YOUR OBJECTIVE →
Search the listing for the string "materials" and copy every line that contains it.
+--
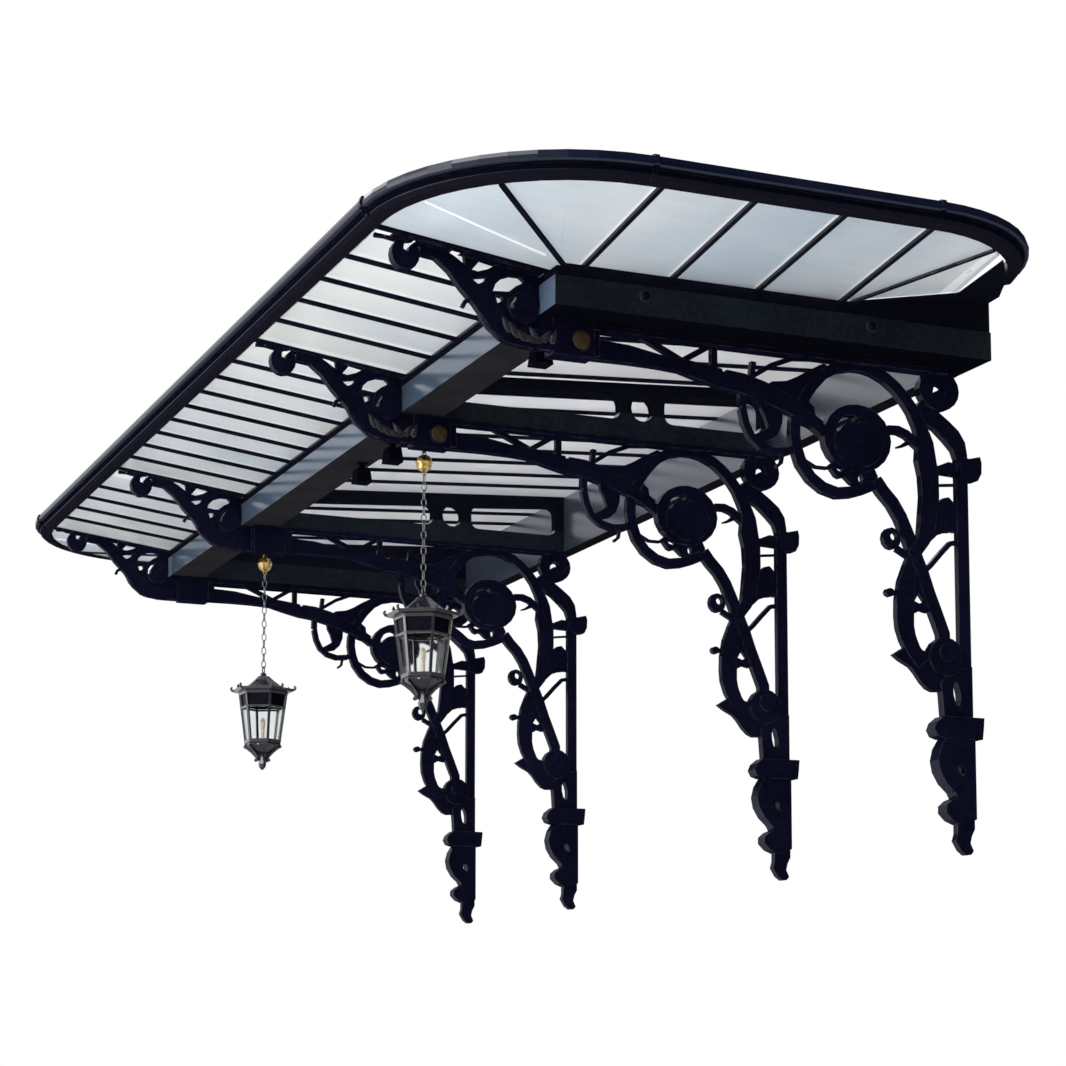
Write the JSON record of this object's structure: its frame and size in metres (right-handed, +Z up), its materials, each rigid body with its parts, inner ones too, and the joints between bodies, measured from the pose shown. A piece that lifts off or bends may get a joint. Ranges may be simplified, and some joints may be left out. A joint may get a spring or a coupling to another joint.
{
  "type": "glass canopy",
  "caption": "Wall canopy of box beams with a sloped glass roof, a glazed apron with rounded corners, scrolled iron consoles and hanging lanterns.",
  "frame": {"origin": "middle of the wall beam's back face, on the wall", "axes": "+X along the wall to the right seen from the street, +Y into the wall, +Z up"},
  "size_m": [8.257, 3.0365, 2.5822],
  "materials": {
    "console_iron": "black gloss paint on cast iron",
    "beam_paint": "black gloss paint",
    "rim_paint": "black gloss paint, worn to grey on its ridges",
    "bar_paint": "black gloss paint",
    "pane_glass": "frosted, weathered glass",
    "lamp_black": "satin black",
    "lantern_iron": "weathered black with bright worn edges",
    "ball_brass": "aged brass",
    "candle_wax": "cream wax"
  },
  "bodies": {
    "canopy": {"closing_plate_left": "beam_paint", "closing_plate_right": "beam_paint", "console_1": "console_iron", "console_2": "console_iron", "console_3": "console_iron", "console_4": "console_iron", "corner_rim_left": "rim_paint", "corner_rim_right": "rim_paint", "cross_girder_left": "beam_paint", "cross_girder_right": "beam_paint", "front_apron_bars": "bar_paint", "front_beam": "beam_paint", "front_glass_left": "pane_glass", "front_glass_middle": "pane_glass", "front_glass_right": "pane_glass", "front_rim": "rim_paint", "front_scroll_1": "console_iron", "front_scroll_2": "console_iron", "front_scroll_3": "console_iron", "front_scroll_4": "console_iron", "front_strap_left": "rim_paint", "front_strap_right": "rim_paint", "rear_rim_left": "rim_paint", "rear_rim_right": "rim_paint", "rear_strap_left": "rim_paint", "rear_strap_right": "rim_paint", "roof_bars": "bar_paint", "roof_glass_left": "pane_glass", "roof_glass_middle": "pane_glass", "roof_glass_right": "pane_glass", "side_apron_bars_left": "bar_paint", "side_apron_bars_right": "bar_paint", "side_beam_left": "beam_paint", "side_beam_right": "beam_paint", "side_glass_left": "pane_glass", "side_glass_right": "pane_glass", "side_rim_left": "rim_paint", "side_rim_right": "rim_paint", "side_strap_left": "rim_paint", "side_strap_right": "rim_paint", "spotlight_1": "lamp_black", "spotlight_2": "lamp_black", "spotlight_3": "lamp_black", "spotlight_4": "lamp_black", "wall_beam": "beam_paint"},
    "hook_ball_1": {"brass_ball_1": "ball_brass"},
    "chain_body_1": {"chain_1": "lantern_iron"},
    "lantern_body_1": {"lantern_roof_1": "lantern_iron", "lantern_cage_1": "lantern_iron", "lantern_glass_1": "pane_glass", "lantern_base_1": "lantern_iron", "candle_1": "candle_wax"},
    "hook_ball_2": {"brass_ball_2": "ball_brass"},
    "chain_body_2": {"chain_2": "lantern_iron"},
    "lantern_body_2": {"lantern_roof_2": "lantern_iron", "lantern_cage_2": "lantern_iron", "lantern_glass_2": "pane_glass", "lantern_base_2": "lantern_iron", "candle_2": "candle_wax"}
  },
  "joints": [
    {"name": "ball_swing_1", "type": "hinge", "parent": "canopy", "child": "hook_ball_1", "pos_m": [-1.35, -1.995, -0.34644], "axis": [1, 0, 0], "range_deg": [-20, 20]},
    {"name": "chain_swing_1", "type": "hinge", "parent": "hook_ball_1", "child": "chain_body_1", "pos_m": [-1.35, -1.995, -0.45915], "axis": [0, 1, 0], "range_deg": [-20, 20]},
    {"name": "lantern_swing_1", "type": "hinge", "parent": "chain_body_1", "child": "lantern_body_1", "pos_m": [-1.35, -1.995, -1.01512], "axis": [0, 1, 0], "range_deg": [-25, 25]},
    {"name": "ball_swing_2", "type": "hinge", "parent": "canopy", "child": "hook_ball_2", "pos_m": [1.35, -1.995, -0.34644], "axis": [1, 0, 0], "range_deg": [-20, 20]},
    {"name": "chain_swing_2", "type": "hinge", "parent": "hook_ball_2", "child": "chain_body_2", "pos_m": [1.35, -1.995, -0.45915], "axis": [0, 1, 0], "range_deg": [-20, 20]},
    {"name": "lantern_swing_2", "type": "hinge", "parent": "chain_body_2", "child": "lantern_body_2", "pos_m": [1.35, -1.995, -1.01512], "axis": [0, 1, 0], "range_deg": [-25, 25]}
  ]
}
+--
COMPLETE ANSWER →
Write the JSON record of this object's structure: its frame and size in metres (right-handed, +Z up), its materials, each rigid body with its parts, inner ones too, and the joints between bodies, measured from the pose shown. A piece that lifts off or bends may get a joint. Ranges may be simplified, and some joints may be left out. A joint may get a spring or a coupling to another joint.
  "materials": {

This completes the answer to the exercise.